I am not much for conspiracy theory, but increased difficulty for border hoppers, and increased difficulty for people without local accounts seems to me to have the potential to be more than coincidence.
I'm reminded of the old saying that it isn't paranoia if they're really out to get you. However, if it is not just a bona fide system glitch that everyone wants to quickly fix, the next question is the old Latin one, Cui bono (Who benefits?) It would not be Panama because Panama benefits when additional money comes into its economy (as when people transfer money from the U.S. to here). So who would benefit by not allowing you to get money from your U.S. bank?
Conspiracy? I don't know. Let's see how quickly the problem is fixed.

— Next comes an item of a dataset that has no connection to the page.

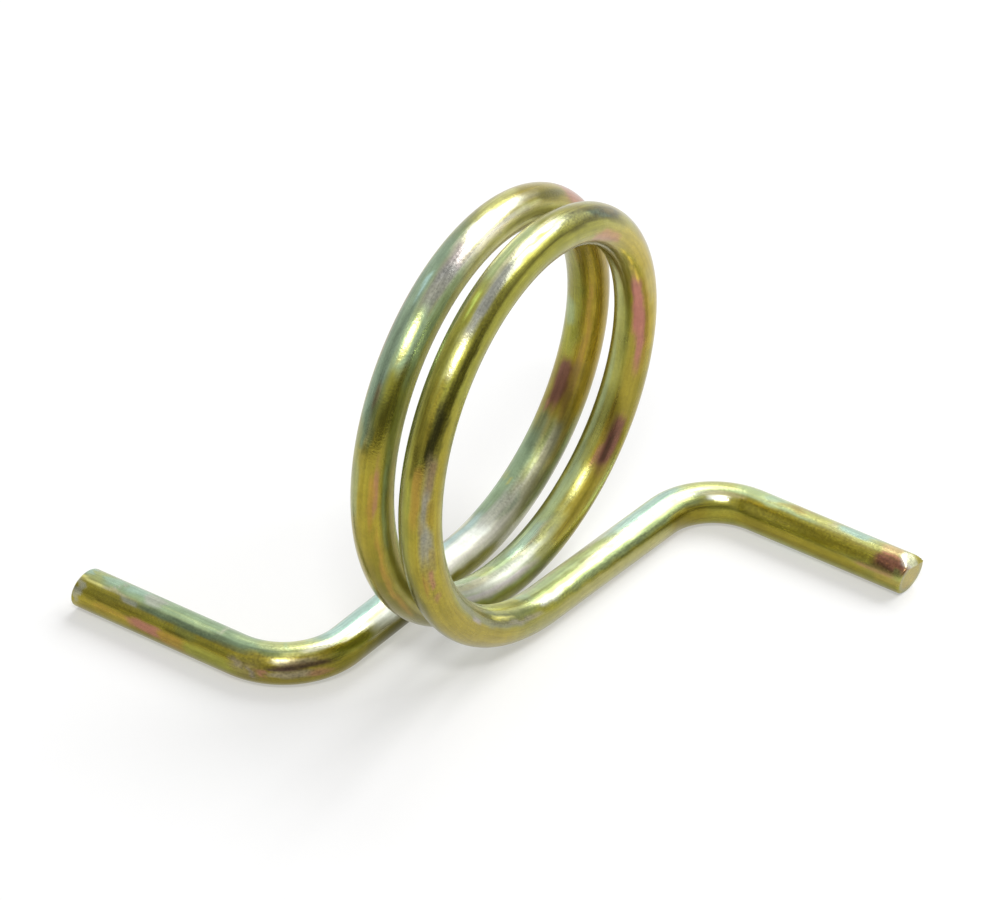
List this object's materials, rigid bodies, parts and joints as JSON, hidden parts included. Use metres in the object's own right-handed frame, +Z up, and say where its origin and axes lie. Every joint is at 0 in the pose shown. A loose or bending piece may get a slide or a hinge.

Some actions are done as tests. On June 19 - 21 Bernanke hinted at "tapering" the quantitative easing. It was a test to see how banks would react. The interbank Benchmark weekly interest rates moved in three days from 3% to 12.3%. That showed that if the tapering actually were to take place, most currencies worldwide would begin to collapse. In bankerese Bernanke then said "Just kidding" and things "normalized" (whatever that is). If I were wearing my biggest conspiracy tinfoil hat, I might think this could be a test of some kind. But in reality, I don't know.
Huummm. Looks like panamanians are hunting gringos and want them return back... dont you think?
Border hoppers... I like that new word coined here in Panama. Interesting.